Look through the data and write out every line with the word "shown" in it.

- _STORED RECORDS_:
***

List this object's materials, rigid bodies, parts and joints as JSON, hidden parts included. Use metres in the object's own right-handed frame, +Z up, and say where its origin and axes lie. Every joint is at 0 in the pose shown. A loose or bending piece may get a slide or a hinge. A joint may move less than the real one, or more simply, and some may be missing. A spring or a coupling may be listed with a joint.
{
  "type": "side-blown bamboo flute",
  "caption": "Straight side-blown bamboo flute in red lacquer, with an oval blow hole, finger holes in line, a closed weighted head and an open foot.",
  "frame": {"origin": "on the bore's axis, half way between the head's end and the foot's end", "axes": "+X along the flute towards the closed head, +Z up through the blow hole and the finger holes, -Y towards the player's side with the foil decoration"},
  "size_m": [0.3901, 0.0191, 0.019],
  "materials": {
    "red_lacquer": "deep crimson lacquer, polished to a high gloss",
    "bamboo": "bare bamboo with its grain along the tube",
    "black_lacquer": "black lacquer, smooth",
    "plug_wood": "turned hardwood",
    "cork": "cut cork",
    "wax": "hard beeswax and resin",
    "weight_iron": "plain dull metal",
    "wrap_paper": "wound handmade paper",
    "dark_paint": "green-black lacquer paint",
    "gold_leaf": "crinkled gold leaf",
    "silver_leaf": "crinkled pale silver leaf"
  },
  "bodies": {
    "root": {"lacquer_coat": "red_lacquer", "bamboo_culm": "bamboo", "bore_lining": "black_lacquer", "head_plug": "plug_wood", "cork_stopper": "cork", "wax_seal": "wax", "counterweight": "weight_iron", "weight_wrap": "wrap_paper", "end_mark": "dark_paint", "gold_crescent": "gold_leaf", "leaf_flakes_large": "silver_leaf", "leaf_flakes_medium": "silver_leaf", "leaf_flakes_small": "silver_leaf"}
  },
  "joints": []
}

***

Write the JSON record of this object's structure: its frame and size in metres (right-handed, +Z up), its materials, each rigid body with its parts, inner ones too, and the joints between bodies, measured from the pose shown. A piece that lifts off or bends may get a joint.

***

- _ANSWER_:
List this object's materials, rigid bodies, parts and joints as JSON, hidden parts included. Use metres in the object's own right-handed frame, +Z up, and say where its origin and axes lie. Every joint is at 0 in the pose shown. A loose or bending piece may get a slide or a hinge. A joint may move less than the real one, or more simply, and some may be missing. A spring or a coupling may be listed with a joint.
Write the JSON record of this object's structure: its frame and size in metres (right-handed, +Z up), its materials, each rigid body with its parts, inner ones too, and the joints between bodies, measured from the pose shown. A piece that lifts off or bends may get a joint.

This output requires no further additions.